Der neue Herrscher lässt seine märchenhafte Residenz Neuschwanstein von Hohenschwangau aus aufbauen. Der Bau beginnt ab 1864 und soll die idealisierte Vorstellung einer Ritterburg werden. Ludwig versucht die romantischen Tagträume, denen er sich gern und widerstandslos hingibt, in einem Herrschaftsbau zu realisieren.Wir betreten das Schlafzimmer von König Maximilian, in dem später auch Ludwig II. residierte. Der verträumte Märchenkönig hatte die Decke des Schlafzimmers mit der Illusion eines Nachthimmels übermalt.
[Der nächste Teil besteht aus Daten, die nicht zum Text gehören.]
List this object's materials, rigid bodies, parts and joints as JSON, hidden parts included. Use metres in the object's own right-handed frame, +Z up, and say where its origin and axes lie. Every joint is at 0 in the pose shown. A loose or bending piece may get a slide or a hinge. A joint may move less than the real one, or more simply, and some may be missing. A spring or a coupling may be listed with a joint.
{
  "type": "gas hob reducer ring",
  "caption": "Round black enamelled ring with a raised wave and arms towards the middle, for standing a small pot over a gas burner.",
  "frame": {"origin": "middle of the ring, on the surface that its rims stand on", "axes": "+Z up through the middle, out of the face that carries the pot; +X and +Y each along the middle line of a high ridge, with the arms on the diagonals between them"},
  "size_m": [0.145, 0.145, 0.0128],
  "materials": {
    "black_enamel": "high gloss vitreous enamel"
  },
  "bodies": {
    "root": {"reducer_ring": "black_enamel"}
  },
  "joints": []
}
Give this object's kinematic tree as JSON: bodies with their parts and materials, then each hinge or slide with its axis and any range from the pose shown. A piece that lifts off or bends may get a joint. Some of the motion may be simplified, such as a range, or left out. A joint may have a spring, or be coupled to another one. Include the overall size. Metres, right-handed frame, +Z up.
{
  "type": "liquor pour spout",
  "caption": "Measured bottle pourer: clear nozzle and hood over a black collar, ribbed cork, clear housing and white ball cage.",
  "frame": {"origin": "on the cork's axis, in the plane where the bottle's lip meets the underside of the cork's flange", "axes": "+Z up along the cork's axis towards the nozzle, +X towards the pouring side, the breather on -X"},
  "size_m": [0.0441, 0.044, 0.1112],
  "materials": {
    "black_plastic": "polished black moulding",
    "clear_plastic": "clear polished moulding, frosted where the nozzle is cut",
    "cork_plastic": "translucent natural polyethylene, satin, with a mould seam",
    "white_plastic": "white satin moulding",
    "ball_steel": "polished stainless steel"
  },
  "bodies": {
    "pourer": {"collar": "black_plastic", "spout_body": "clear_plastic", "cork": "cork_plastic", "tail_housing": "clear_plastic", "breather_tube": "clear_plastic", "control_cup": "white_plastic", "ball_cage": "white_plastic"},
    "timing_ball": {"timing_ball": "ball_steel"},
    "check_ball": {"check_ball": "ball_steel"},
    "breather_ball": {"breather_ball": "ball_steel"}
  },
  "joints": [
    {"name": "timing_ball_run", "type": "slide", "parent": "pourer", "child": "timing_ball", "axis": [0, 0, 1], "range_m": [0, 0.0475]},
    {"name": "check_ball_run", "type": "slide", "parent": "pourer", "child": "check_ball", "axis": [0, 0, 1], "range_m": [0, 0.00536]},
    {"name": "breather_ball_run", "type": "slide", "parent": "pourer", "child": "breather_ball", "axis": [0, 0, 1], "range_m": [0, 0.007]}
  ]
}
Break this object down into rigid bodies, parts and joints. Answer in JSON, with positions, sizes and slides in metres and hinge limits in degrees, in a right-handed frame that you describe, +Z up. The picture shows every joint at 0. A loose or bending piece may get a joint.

Durch Kristallstäbe, die in der durchbohrten Zimmerdecke angebracht wurden, hatte er das Gefühl unter dem nackten Sternenfirmament zu nächtigen. Die romantische Gesinnung Ludwigs II. ist allgegenwärtig und begleitet mich durch jedes Gemach. Dass diese Neigung teilweise eine genetische Mitgift ist wird mir nun völlig bewusst. Ein geheimer Gang verband bereits das Schlafzimmer von Maximilian von Bayern zu jeder Zeit mit dem Gemach seiner Frau. Im Lesezimmer der zweiten Etage schmücken Bilder über das Königsgeschlecht der Wittelsbacher die Wände. Sogar die Gründung Münchens durch Heinrich den Löwen 1158 ist dargestellt.
Ludwigs Mutter, Königin Marie, wohnte noch bis zu ihrem Tode 1889 im Schloss Hohenschwangau. König Maximilian war neben seiner Schwärmerei für Geschichte ein Förderer von Wissenschaft und Kunst. Für die technischen Neuerungen seiner Zeit war er absolut aufgeschlossen und leicht zu begeistern. Es gab in Hohenschwangau sogar einen Aufzug, der die Insassen vom Erdgeschoss in den ersten Stock beförderte. Für seinen verträumten Sohn Ludwig war er leider zu rational denkend. Träumerei kollidierte im Verhältnis der beiden mit vernünftigem Realismus. Dies erschwerte das Vater-Sohn Verhältnis überaus. Und dennoch macht die Familie der Wittelsbacher und der bayrische Bundesstaat heute immens viel Geld mit den Träumereien unseres Märchenkönigs. Zu seiner Zeit von der Welt entrückt und für nicht mündig erklärt ist er heute eine gefeierte romantische Gestalt seiner Zeit. Ich bin ebenfalls ein Fan!